Im Pantheon diskografischer Sternstunden behauptet ihre 1953er-Aufnahme
von Puccinis Oper seit einem halben Jahrhundert mehr oder weniger
unangefochten die Vorreiterrolle. Zwei Jahre nach Einführung
der silbernen Wunderscheibe liegt der Fall in Bezug auf Video-DVDs ähnlich.
Mit ihren beiden Fernseh-Dokumenten hat die Callas ihren Rivalinnen
die Latte sehr hoch gelegt.
La Divina: die Callas wird
als Tosca unvergessen bleiben. Foto: EMI/H. Rogers
Elisabeth Schwarzkopf besuchte
1952 eine Vorstellung in der Arena di Verona, gespielt wurde„La Traviata“.

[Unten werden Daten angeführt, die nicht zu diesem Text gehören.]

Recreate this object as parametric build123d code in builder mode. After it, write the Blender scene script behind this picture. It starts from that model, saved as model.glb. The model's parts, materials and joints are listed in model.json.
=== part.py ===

Schnell stand ihr Entschluss fest, nie wieder die
Rolle der schwindsüchtigen Kurtisane zu übernehmen: „Welchen
Sinn hätte es, sich an einer Partie zu versuchen, die von einer Kollegin
so vollkommen dargeboten wird.“ Die „Kollegin“ war acht Jahre
jünger als die Schwarzkopf – ihr Name: Maria Callas. Ganz ähnlich
muss es vielen Sängerinnen ergangen sein, die die Callas als Tosca erlebten.
Zum Glück waren nicht alle so konsequent wie Elisabeth Schwarzkopf. Selbst
unter den momentan greifbaren Videos gelingt mancher Konkurrentin eine eigenständige
Deutung jenseits der übermächtigen Griechin.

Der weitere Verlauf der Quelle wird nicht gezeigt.